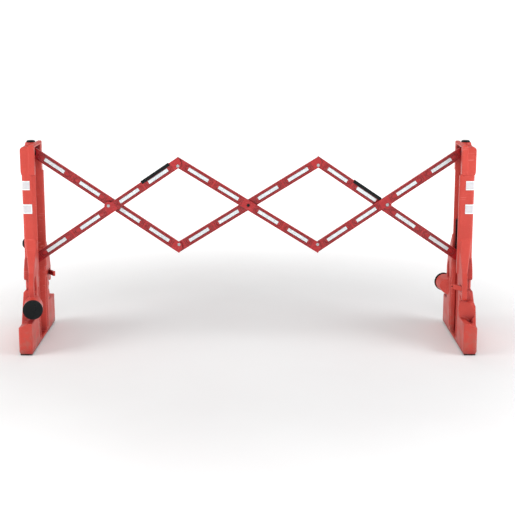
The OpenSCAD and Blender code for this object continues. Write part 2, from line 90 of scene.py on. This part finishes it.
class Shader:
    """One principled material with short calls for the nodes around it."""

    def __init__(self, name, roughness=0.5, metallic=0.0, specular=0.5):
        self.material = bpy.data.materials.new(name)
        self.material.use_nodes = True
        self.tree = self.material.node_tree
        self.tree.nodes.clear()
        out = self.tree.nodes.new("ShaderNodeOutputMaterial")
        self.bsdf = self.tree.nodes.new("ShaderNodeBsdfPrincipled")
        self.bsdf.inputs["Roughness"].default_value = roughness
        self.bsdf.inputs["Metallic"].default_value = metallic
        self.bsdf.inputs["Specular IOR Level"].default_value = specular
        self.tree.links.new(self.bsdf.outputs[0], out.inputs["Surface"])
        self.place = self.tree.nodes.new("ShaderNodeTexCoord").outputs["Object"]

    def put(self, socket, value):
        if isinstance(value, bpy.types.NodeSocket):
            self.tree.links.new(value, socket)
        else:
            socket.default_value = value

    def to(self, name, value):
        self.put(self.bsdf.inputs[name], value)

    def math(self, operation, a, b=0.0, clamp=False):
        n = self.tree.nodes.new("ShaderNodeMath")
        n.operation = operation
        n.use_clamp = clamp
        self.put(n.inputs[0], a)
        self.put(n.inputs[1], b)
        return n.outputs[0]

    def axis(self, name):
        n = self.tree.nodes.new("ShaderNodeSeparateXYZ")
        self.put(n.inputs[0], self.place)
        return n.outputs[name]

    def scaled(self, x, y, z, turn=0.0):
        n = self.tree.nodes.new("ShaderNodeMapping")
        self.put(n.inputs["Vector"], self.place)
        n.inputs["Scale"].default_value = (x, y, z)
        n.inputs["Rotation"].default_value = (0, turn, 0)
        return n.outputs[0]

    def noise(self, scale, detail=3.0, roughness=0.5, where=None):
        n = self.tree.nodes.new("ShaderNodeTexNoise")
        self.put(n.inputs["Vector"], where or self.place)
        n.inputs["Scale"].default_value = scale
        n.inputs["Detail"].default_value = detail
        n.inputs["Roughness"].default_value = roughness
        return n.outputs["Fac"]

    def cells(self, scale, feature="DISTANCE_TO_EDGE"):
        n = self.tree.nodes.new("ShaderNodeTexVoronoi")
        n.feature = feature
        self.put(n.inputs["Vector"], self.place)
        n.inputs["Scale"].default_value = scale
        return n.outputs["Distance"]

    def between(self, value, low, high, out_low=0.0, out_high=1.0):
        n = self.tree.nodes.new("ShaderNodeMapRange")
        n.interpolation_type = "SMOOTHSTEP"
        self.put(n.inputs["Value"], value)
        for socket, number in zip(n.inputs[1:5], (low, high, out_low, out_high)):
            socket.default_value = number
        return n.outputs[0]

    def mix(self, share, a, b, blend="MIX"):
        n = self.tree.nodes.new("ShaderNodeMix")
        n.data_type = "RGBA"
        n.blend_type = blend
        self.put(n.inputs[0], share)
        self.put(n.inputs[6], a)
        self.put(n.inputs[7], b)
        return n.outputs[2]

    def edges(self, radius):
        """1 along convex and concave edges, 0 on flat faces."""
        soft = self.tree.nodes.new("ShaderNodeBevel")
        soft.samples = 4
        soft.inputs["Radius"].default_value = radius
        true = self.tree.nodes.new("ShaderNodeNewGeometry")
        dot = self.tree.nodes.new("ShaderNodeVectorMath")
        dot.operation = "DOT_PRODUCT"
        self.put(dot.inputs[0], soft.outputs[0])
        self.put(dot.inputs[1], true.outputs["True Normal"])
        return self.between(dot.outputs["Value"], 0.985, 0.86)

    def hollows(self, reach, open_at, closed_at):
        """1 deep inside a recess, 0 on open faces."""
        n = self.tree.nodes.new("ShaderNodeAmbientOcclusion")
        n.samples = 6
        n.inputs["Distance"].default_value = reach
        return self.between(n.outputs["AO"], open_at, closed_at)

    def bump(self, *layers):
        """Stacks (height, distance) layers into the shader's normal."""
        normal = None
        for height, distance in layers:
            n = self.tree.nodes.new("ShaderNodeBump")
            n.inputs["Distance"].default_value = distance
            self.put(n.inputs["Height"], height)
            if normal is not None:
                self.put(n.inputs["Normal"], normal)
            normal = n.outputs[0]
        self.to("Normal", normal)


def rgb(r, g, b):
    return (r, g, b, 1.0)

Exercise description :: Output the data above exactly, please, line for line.

Written response ::
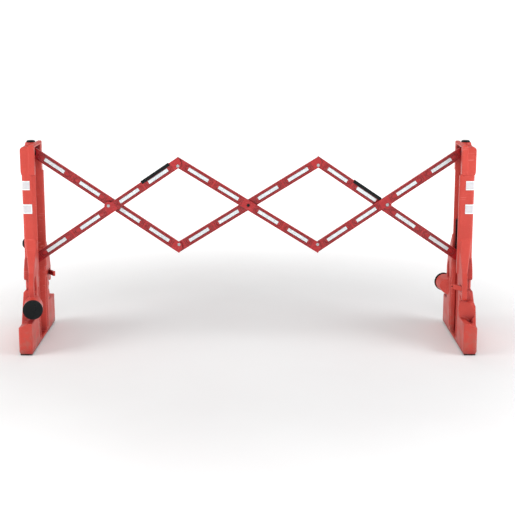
The OpenSCAD and Blender code for this object continues. Write part 2, from line 90 of scene.py on. This part finishes it.
class Shader:
    """One principled material with short calls for the nodes around it."""

    def __init__(self, name, roughness=0.5, metallic=0.0, specular=0.5):
        self.material = bpy.data.materials.new(name)
        self.material.use_nodes = True
        self.tree = self.material.node_tree
        self.tree.nodes.clear()
        out = self.tree.nodes.new("ShaderNodeOutputMaterial")
        self.bsdf = self.tree.nodes.new("ShaderNodeBsdfPrincipled")
        self.bsdf.inputs["Roughness"].default_value = roughness
        self.bsdf.inputs["Metallic"].default_value = metallic
        self.bsdf.inputs["Specular IOR Level"].default_value = specular
        self.tree.links.new(self.bsdf.outputs[0], out.inputs["Surface"])
        self.place = self.tree.nodes.new("ShaderNodeTexCoord").outputs["Object"]

    def put(self, socket, value):
        if isinstance(value, bpy.types.NodeSocket):
            self.tree.links.new(value, socket)
        else:
            socket.default_value = value

    def to(self, name, value):
        self.put(self.bsdf.inputs[name], value)

    def math(self, operation, a, b=0.0, clamp=False):
        n = self.tree.nodes.new("ShaderNodeMath")
        n.operation = operation
        n.use_clamp = clamp
        self.put(n.inputs[0], a)
        self.put(n.inputs[1], b)
        return n.outputs[0]

    def axis(self, name):
        n = self.tree.nodes.new("ShaderNodeSeparateXYZ")
        self.put(n.inputs[0], self.place)
        return n.outputs[name]

    def scaled(self, x, y, z, turn=0.0):
        n = self.tree.nodes.new("ShaderNodeMapping")
        self.put(n.inputs["Vector"], self.place)
        n.inputs["Scale"].default_value = (x, y, z)
        n.inputs["Rotation"].default_value = (0, turn, 0)
        return n.outputs[0]

    def noise(self, scale, detail=3.0, roughness=0.5, where=None):
        n = self.tree.nodes.new("ShaderNodeTexNoise")
        self.put(n.inputs["Vector"], where or self.place)
        n.inputs["Scale"].default_value = scale
        n.inputs["Detail"].default_value = detail
        n.inputs["Roughness"].default_value = roughness
        return n.outputs["Fac"]

    def cells(self, scale, feature="DISTANCE_TO_EDGE"):
        n = self.tree.nodes.new("ShaderNodeTexVoronoi")
        n.feature = feature
        self.put(n.inputs["Vector"], self.place)
        n.inputs["Scale"].default_value = scale
        return n.outputs["Distance"]

    def between(self, value, low, high, out_low=0.0, out_high=1.0):
        n = self.tree.nodes.new("ShaderNodeMapRange")
        n.interpolation_type = "SMOOTHSTEP"
        self.put(n.inputs["Value"], value)
        for socket, number in zip(n.inputs[1:5], (low, high, out_low, out_high)):
            socket.default_value = number
        return n.outputs[0]

    def mix(self, share, a, b, blend="MIX"):
        n = self.tree.nodes.new("ShaderNodeMix")
        n.data_type = "RGBA"
        n.blend_type = blend
        self.put(n.inputs[0], share)
        self.put(n.inputs[6], a)
        self.put(n.inputs[7], b)
        return n.outputs[2]

    def edges(self, radius):
        """1 along convex and concave edges, 0 on flat faces."""
        soft = self.tree.nodes.new("ShaderNodeBevel")
        soft.samples = 4
        soft.inputs["Radius"].default_value = radius
        true = self.tree.nodes.new("ShaderNodeNewGeometry")
        dot = self.tree.nodes.new("ShaderNodeVectorMath")
        dot.operation = "DOT_PRODUCT"
        self.put(dot.inputs[0], soft.outputs[0])
        self.put(dot.inputs[1], true.outputs["True Normal"])
        return self.between(dot.outputs["Value"], 0.985, 0.86)

    def hollows(self, reach, open_at, closed_at):
        """1 deep inside a recess, 0 on open faces."""
        n = self.tree.nodes.new("ShaderNodeAmbientOcclusion")
        n.samples = 6
        n.inputs["Distance"].default_value = reach
        return self.between(n.outputs["AO"], open_at, closed_at)

    def bump(self, *layers):
        """Stacks (height, distance) layers into the shader's normal."""
        normal = None
        for height, distance in layers:
            n = self.tree.nodes.new("ShaderNodeBump")
            n.inputs["Distance"].default_value = distance
            self.put(n.inputs["Height"], height)
            if normal is not None:
                self.put(n.inputs["Normal"], normal)
            normal = n.outputs[0]
        self.to("Normal", normal)


def rgb(r, g, b):
    return (r, g, b, 1.0)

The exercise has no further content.